This year we celebrate the travels that were, and reminisce about the travels that weren’t. The highlight was our voyage into the Arctic Circle in June and July. After Antarctica in 2014, the Arctic wouldn’t wait. We began with a week in an Oslo apartment on the bay, then flew to Longyearbyen on Svalbard in the Arctic Circle to board the National Geographic Explorer. Our ship was the same as our Antarctic trip, but we were in cabin 202 instead of 204. Many of the staff and crew were also on the Antarctic trip, and they were a pleasure to journey with again.
As on the Antarctic trip, we were inundated by human-caused climate change propaganda, and I pushed back hard with facts about millions of years of natural climate change, of much greater warming and higher sea levels. I put together a Power Point presentation and got scheduled with the staff to present it, but then I was cancelled and rescheduled to a time in competition with other activities.
We only saw a couple of polar bears. We expected to see more, but the East Greenland sea ice was much thicker than Lindblad/National Geographic anticipated (global warming was on holiday), so we eventually were refunded $4,000 for the disappointment. I had studied polar bear survival and found that it was lowest when there was thick spring sea ice, and not when spring sea ice was thin, because polar bears need to gorge on young seals during the spring and thick sea ice is bad for seal survival. Polar bears get over 2/3 of their annual nutrition in 1/3 of the year, and the rest of the time get by on scavenging, goose eggs, small animals, and whatever else they find.
Attracted to the ship by our breakfast bacon odor
They seemed to like our company
Reindeer on Svalbard
Colorful Puffin on Iceland
Hiking on Iceland
Alice is making very good progress on her memoir, The Lady with Balls, and has finished 200 of a planned 320 pages. She works on her writing tirelessly, and never hits a “writer’s block.” She decided when she began writing her memoir that it was her job, and she does not allow herself much time off. I enjoy getting the first pass at editing it, and her story is so interesting that I get too involved and need to make a second reading to catch what I missed the first time through. After I take my turn, Alice works with other editors to ensure that clarity and good pacing.

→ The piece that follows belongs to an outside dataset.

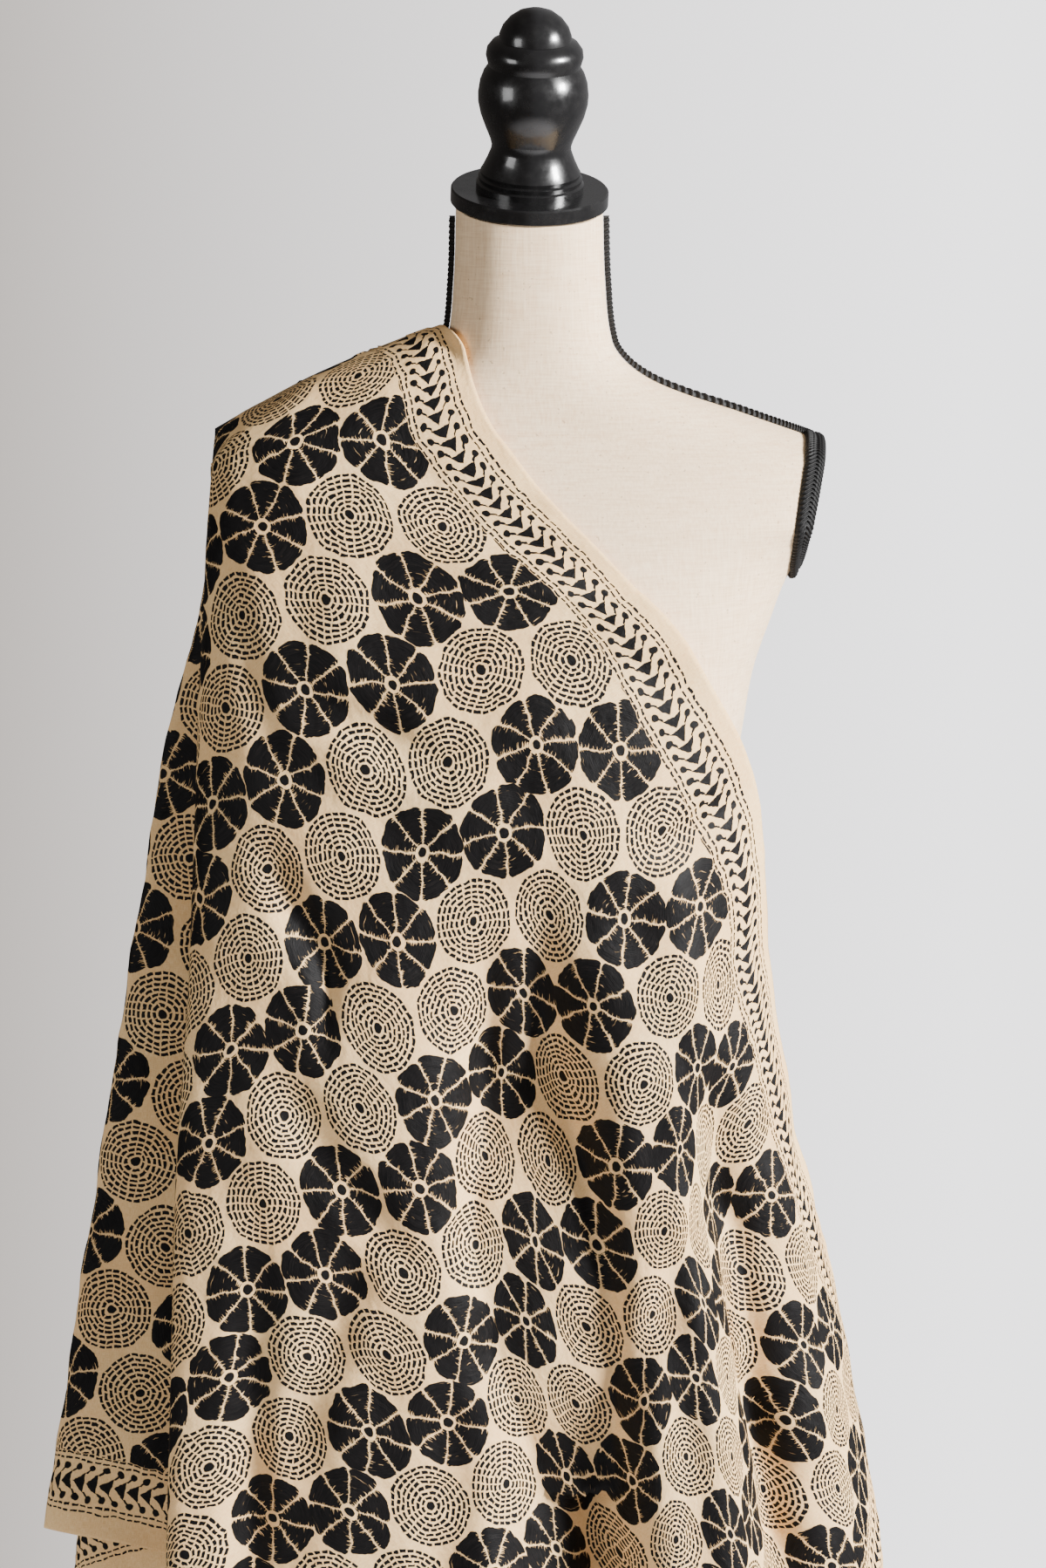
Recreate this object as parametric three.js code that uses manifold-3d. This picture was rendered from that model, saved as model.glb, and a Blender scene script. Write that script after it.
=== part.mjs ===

Just over a year ago we (90% Alice) bought a nearby house for rental income. Our first tenants were a young couple with a child; within three months they informed us that their bank account was frozen by the government and that they could not pay the rent and were moving out. We did a home inspection while they were moving out when they weren’t home and found an extensive system for growing pot in the downstairs workroom and garage which had not been set up yet. The young man was abandoned by his wife, and became very lethargic about completing moving out. We already had found a very good tenant ready to move in, and we despaired of getting the old tenant out, so we hired some local handymen to remove all his things and put them in our big metal barn, including the pot growing devices. We gave the young man a night in a Gualala motel, and when he told me that he had no money and would sell all his stuff to me for $300 cash, I paid him on the spot.
Is anyone in the market for pot growing paraphernalia?
I organized a Point Arena High reunion in August covering my class of 1960 and classes from the beginning of time (1950) to 1970, which was a lot of fun. My regret was that many of my closest friends from our school days had other commitments and couldn’t attend. I’m begging Alice to let me do another in two years instead of five so that I can concentrate on getting all of my close friends there. She thinks I’m crazy, but I really enjoy the planning and organizing, and then seeing everyone.
Just over two months ago we went to Van Nuys in southern California for Alice’s 55th Reseda (Tarzana) high school reunion, the first stop in a month-long trip/cruise that was to begin in Turkey, visit Israel, Malta, Sicily, and end with nine nights in Rome. As Alice and I were dancing very energetically at her reunion, I felt and heard a “pop” that I soon found was from my totally ruptured right Achilles tendon. We had to cancel the entire trip and I needed an operation to reattach my tendon. I hobbled around with a cast and crutches for six weeks, and now have an enormous walking boot. It isn’t bad, though. I can play ball with Radar every day at the beach now, and drive again.
Next year Cuba? Alice gets to choose. Then I’ll probably choose a whale-watching cruise to Baja for 2017.
Weather report: it’s a rainy day on the coast, with over four inches of rain since yesterday morning, and we haven’t even reached the expected El Nino storms due in January and February. Soon all the drought gloom and doom will be replaced by flood and mudslide gripes.
Everything old is new again, and at age 73 Alice and I have seen and heard a lot. And we just told you a lot of what we saw and heard this year.
Merry Christmas, Happy Chanukah, and the Best of New Years.